I hope he’s right that Democrats will pay the price if the shutdown drags on. The polling so far hasn’t been encouraging:
Overall, YouGov finds that 48 percent say Trump is most to blame for the shutdown versus 35 percent who say congressional Democrats are. The numbers are basically the same at Morning Consult, where 43 percent say Trump is mostly to blame versus 31 percent who say Democrats are. Not a big deal either way: The shutdown will be long forgotten by 2020. But Democrats are under no pressure from this data to cave on wall funding. To the contrary, because presidents tend to get credit or blame for major events that happen during their terms, the more the shutdown begins to pose a financial hardship for federal employees — which it will soon — the more likely Trump is to start sweating.
So what’s Graham’s game? Three possibilities. One: The new and improved Lindsey Graham 2.0 is a true blue border warrior, ready to shut down the government forever to secure a major win for Trump even though Trump just broke his heart by ordering full withdrawal from Syria. Seems … unlikely. Two: Graham’s mad at Trump for the Syria withdrawal and is looking to stick it to him here, knowing that Trump will eventually have to cave on wall funding. Graham’s raising the stakes on Trump TV, a.k.a. Fox News, so that POTUS’s inevitable surrender is that much more painful to him politically among his base. Anti-Trumpers on Twitter like this theory but I think it’s wishful thinking.

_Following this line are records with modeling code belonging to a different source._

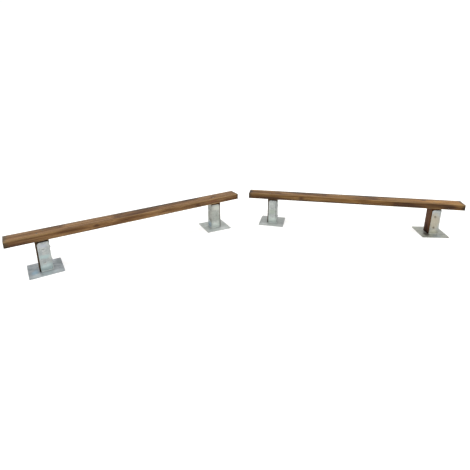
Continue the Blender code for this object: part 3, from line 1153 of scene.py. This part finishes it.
@dataclass
class PlankScrew:
    """Long countersunk timber screw with a six-lobed recess.

    Attributes:
        head_radius: Radius of the head.
        head_depth: Depth of its cone.
        rim: Height of its straight rim.
        shank_radius: Radius of the shank.
        core_radius: Radius between the threads.
        length: Whole length.
        recess_radius: Radius of the recess's lobes.
        recess_depth: Depth of the recess.
        pitch: Distance from thread to thread.
        neck: Depth under its head at which the thread starts.
        tip: Least length of the point.
        chamfer: Width of the rounding round the head.
        lobing: How deep the gaps between the lobes are, over their radius.
    """

    head_radius: float = 0.0075
    head_depth: float = 0.0045
    rim: float = 0.0008
    shank_radius: float = 0.0035
    core_radius: float = 0.0026
    length: float = 0.140
    recess_radius: float = 0.0033
    recess_depth: float = 0.0024
    pitch: float = 0.0042
    neck: float = 0.062
    tip: float = 0.010
    chamfer: float = 0.0003
    lobing: float = 0.14

    def mesh(self) -> bpy.types.Mesh:
        """The screw, with the top of its head at z = 0, pointing down.

        Returns:
            The mesh.
        """
        points = [
            (0.0, 0.0), (self.head_radius - self.chamfer, 0.0), (self.head_radius, -self.chamfer),
            (self.head_radius, -self.rim), (self.shank_radius, -self.head_depth),
            (self.shank_radius, -self.neck)]
        height = -self.neck - 2.0 * MM
        while height > self.tip - self.length:
            points += [(self.core_radius, height), (self.shank_radius, height - self.pitch / 2)]
            height -= self.pitch
        points += [(self.core_radius, height), (0.0, -self.length)]
        work = turned(points, 24)
        top = [f for f in work.faces if all(abs(v.co.z) < MERGE for v in f.verts)]
        crown = bmesh.ops.dissolve_faces(work, faces=top)["region"]
        bmesh.ops.inset_region(work, faces=crown, thickness=self.head_radius - self.recess_radius)
        recess = [f for f in crown if f.is_valid]
        for vertex in {v for f in recess for v in f.verts}:
            angle = math.atan2(vertex.co.y, vertex.co.x)
            radius = self.recess_radius * (1.0 - self.lobing + self.lobing * math.cos(6 * angle))
            vertex.co.x = radius * math.cos(angle)
            vertex.co.y = radius * math.sin(angle)
        pushed = bmesh.ops.extrude_discrete_faces(work, faces=recess)["faces"]
        floor = {v for f in pushed for v in f.verts}
        bmesh.ops.translate(work, vec=(0, 0, -self.recess_depth), verts=list(floor))
        bmesh.ops.remove_doubles(work, verts=work.verts, dist=FINE_MERGE)
        return to_mesh(work, "plank_screw")


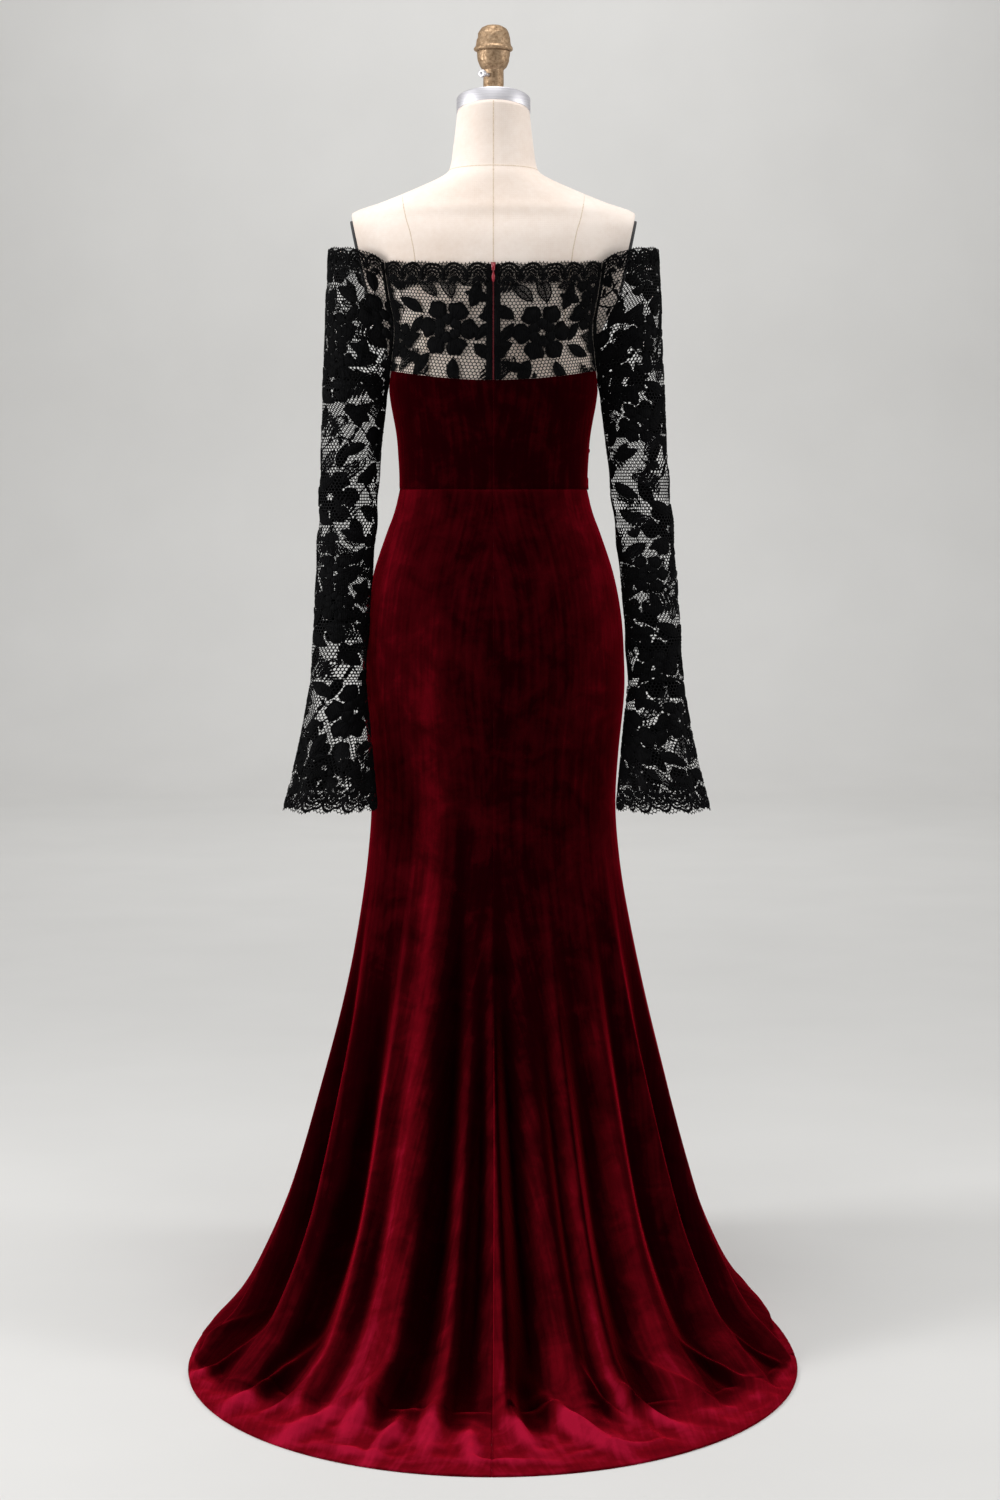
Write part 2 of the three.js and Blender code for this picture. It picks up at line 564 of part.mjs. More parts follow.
// The invisible zip: a coil along each back edge, the slider with its bail, and the pull tab on the bail.
function addZip() {
  const face = (z) => -at(FIGURE, "behind", z);
  const coil = (side) => (u, v) => {
    const z = lerp(ZIP_END_Z, BACK_NECK.centre - ZIP_SHORT, v);
    const x = side * (SEAM_GAP / 2) + (side > 0 ? u : u - 1) * COIL.width;
    return new THREE.Vector3(x, face(z), z);
  };
  const square = { left: 0, right: 0, bottom: 0, top: 0 };
  piece("zip_coil_left", wall(coil(-1), 1, COIL_ROWS, COIL.thick, square), zipRed);
  piece("zip_coil_right", wall(coil(1), 1, COIL_ROWS, COIL.thick, square), zipRed);

  const seat = Math.min(face(SLIDER.z - SLIDER.height / 2), face(SLIDER.z + SLIDER.height / 2)) - REST_GAP;
  const outside = seat - SLIDER.depth;
  const [low, high] = [SLIDER.z - SLIDER.height / 2, SLIDER.z + SLIDER.height / 2];
  const body = boxBetween([-SLIDER.width / 2, outside, low], [SLIDER.width / 2, seat, high]);
  const arch = new THREE.Shape();
  const { bar, half_height, reach, width } = BAIL;
  const root = -bar; // the bail's feet are sunk in the slider
  arch.moveTo(root, -half_height);
  arch.lineTo(reach, -half_height);
  arch.lineTo(reach, half_height);
  arch.lineTo(root, half_height);
  arch.lineTo(root, half_height - bar);
  arch.lineTo(reach - bar, half_height - bar);
  arch.lineTo(reach - bar, bar - half_height);
  arch.lineTo(root, bar - half_height);
  const bail = new THREE.ExtrudeGeometry(arch, { depth: width, bevelEnabled: false });
  bail.translate(0, 0, -width / 2);
  bail.applyMatrix4(
    new THREE.Matrix4().makeBasis(
      new THREE.Vector3(0, -1, 0),
      new THREE.Vector3(0, 0, 1),
      new THREE.Vector3(-1, 0, 0),
    ),
  );
  bail.translate(0, outside, SLIDER.z);
  piece("zip_slider", joined(body, bail), zipRed);

  const clearance = PULL.thick / 2 + REST_GAP;
  const swing = new THREE.Group();
  swing.position.set(0, outside - (reach - bar) / 2, SLIDER.z - half_height + bar + clearance);
  group.add(swing);
  piece("zip_pull", pullGeometry(), zipRed, swing);
}

// The padded torso of the form, flat where its arms would be, with its neck cut off at a slant.
function addTorso() {
  const inset = VELVET + EASE;
  const levels = FORM_Z.map((z) => ({ ...levelAt(FIGURE, z, inset), tilt: 0 })).concat(SHOULDERS);
  const rings = levels.map((level) => {
    const cut = level.z < ARM_CUT.z ? Infinity : ARM_CUT.reach + ARM_CUT.slope * (level.z - ARM_CUT.z);
    return Array.from({ length: FORM_STEPS }, (_, i) => {
      const point = onLevel(level, (i / FORM_STEPS) * 2 * Math.PI);
      point.x = Math.sign(point.x) * Math.min(Math.abs(point.x), cut);
      point.z -= level.tilt * (point.y - level.mid);
      return point;
    });
  });
  piece("form_torso", loft(rings), linen);
}

// The plates that close the flat ends at the arms, and the plate on the neck.
function addPlates() {
  for (const [name, hand] of [["arm_plate_left", -1], ["arm_plate_right", 1]]) {
    const plate = new THREE.CylinderGeometry(1, 1, ARM_PLATE.thick, ROUND_STEPS);
    plate.scale(ARM_PLATE.half_depth, 1, ARM_PLATE.half_height);
    const lean = Math.atan(ARM_CUT.slope);
    plate.rotateZ(Math.PI / 2).rotateY(hand * lean);
    const reach = ARM_CUT.reach + ARM_CUT.slope * (ARM_PLATE.z - ARM_CUT.z);
    const out = REST_GAP + ARM_PLATE.thick / 2;
    plate.translate(hand * (reach + out * Math.cos(lean)), 0, ARM_PLATE.z - out * Math.sin(lean));
    piece(name, plate, dark);
  }
  const { radius, height, tilt, y, z } = NECK_PLATE;
  const plate = new THREE.CylinderGeometry(radius, radius, height, ROUND_STEPS).rotateX(Math.PI / 2);
  plate.translate(0, 0, height / 2 + REST_GAP);
  plate.rotateX(-Math.atan(tilt));
  plate.translate(0, y, z);
  piece("neck_plate", plate, steel);
}

// The cast knob above the neck, in two parts, and the set screw in its stem.
function addKnob() {
  piece("finial_cup", turned(KNOB_CUP), brass);
  piece("finial_cap", turned(KNOB_CAP), brass);
  const stem = KNOB_CUP[5].radius;
  const { shank_radius, head_radius, shank, head, turn, z, bore, bore_depth, chamfer } = SCREW;
  const screw = turned([
    { radius: shank_radius, z: 0 },
    { radius: shank_radius, z: shank },
    { radius: head_radius, z: shank },
    { radius: head_radius, z: shank + head - chamfer },
    { radius: head_radius - chamfer, z: shank + head },
    { radius: bore, z: shank + head },
    { radius: bore, z: shank + head - bore_depth },
  ]);
  screw.rotateY(Math.PI / 2).translate(stem + REST_GAP, 0, 0).rotateZ(turn).translate(0, 0, z);
  piece("finial_screw", screw, steel);
}

// The pole and the round base inside the skirt.
function addStand() {
  const { radius, thick, bevel, hub_radius, hub_z } = BASE;
  const base = turned([
    { radius, z: 0 },
    { radius, z: thick - bevel },
    { radius: radius - bevel, z: thick },
    { radius: hub_radius, z: thick },
    { radius: hub_radius, z: hub_z },
  ]);
  piece("stand_base", base, iron);
  const top = FORM_Z[0] - REST_GAP;
  const pole = turned([
    { radius: POLE.radius, z: hub_z + REST_GAP },
    { radius: POLE.radius, z: top - POLE.flange_thick - POLE.taper },
    { radius: POLE.flange, z: top - POLE.flange_thick },
    { radius: POLE.flange, z: top },
  ]);
  piece("stand_pole", pole, iron);
}

addBodice();
addSkirt();
addYoke();
addSleeve("sleeve_left", -1);
addSleeve("sleeve_right", 1);
addCuff("cuff_left", -1);
addCuff("cuff_right", 1);
addZip();
addTorso();
addPlates();
addKnob();
addStand();

export default group;
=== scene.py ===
"""A mermaid gown in burgundy stretch velvet and black floral lace, on a limbless dress form.

+Z is up, -Y is the gown's back and train, and +X is its wearer's right. The tables of sizes are in
millimetres, like the gown's pattern, and every mesh is made in metres.
"""

import logging
import math
from dataclasses import dataclass, field
from enum import Enum

import bmesh
import bpy
import numpy as np
from mathutils import Matrix, Vector, noise


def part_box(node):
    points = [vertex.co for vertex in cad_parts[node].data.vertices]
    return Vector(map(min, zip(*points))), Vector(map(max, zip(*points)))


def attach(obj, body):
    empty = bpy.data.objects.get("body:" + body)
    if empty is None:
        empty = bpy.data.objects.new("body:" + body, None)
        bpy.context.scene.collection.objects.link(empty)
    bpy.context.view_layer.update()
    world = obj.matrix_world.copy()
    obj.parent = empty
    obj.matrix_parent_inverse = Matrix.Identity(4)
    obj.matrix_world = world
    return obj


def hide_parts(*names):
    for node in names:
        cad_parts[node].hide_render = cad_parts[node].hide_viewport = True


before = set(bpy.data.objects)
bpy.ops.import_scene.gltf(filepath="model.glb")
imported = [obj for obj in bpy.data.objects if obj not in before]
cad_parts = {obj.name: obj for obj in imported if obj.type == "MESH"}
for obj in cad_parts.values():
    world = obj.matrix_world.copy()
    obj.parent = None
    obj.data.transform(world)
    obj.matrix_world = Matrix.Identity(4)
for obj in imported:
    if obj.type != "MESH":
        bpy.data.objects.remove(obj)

LOG = logging.getLogger("gown")
MM = 0.001
BACK = -math.pi / 2
Array = np.ndarray
Pair = tuple[float, float]
Path = list[Pair]
Cells = tuple[int, int]
Solid = bmesh.types.BMesh
Material = bpy.types.Material
Tree = bpy.types.NodeTree
Socket = bpy.types.NodeSocket


# Sizes shared by the pieces


@dataclass(frozen=True)
class Level:
    """One level of the body or of the form, in millimetres.

    side is half the width, ahead and behind are the reach to the front and to the back, mid is
    where along Y the level is widest, and tilt is how steeply the level rises towards the back.
    """

    z: float
    side: float
    ahead: float
    behind: float
    mid: float = 0.0
    tilt: float = 0.0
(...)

We’re left with the third possibility: He really wants amnesty for DREAMers and he knows this may be his only chance to get it. Both sides are leery of a DREAM-for-wall deal, after all. Democrats don’t want to give Trump money for his pet project under any circumstances so soon after their big House win; meanwhile, nationalists like Coulter and Rush Limbaugh who drove Trump to force a shutdown over the wall will howl if it comes at the price of amnesty. Graham’s trying to push Trump and Democrats together here, first by showing the left that even immigration moderates like him will line up with Trump on the wall this time. They’re going to have to come to the table. But by signaling his loyalty to Trump, he’s also hoping to make POTUS more amenable to his DREAM-for-wall compromise. Essentially, Graham’s offering him a way out of this mess and framing it as best he can as an honorable bargain. This isn’t “Grahamnesty” floating a deal for DREAMers, in other words, this is Lindsey “NO SURRENDER ON THE WALL” Graham floating it. And doing it on “Hannity” to boot, to try to get Trump’s buddy Sean to buy into it. The more comfortable Fox’s audience is with the idea that DREAM-for-wall is a fair deal, the more comfortable Trump will be, and the more likely Graham’s plan will succeed.
Coulter won’t like it — she already expects Trump to “fold in the end” — but as I’ve said more than once, most Trumpers aren’t like Coulter in their relationship to him. They don’t see him as a disposable vehicle towards nationalist policy gains. They see him as their champion. They’re not transactional with him like she is, notes J.J. McCullough:
A November Quinnipiac University poll found that the vast majority of Republicans have enormous, across-the-board confidence in everything about Trump: 82 percent said he had good leadership skills, 77 percent said he was honest, 92 percent said he was intelligent, and 80 percent agreed he was someone who “shares your values.” Trump was given astronomically high approval on the management of basically every issue as well, including 86 percent approval for his handling of “immigration issues.”
When confidence in the president’s competence is this high, failure to achieve policy perfection is rarely held against him. If one begins from a position of unshakable faith that Trump is a wise, honest, skilled leader, then all other perceptions of political reality will revolve around this core truth.
Trump can’t get the wall done? Well, it’s probably the fault of the Democrats. Or the deep state. Or the media. Or Hillary (somehow). Give the man a break!
Correct. No doubt, there’ll be grumbling among populists over whatever deal Trump eventually reaches with Democrats on the wall; Coulter and Limbaugh et al. will see to it. But populist upset on the right towards him is always just one “the president is under siege by his enemies!” news cycle away from fading. There’ll be a day of anger about his failure on the wall and then Mueller will drop his report or Jerrold Nadler will subpoena Don Jr or whatever and then everyone will be back on the team.
Here’s Graham trying to live the DREAM. Exit question: Has Rand Paul’s influence over Trump on foreign policy forced Graham to defend Trump more than he’d like? POTUS loves a toady, and Rand has been toadying his ass off lately vis-a-vis Mitt Romney in order to keep Trump happy with Team Isolationist. If Graham got publicly antagonistic with Trump it would only strengthen Paul’s hand, and Graham knows it.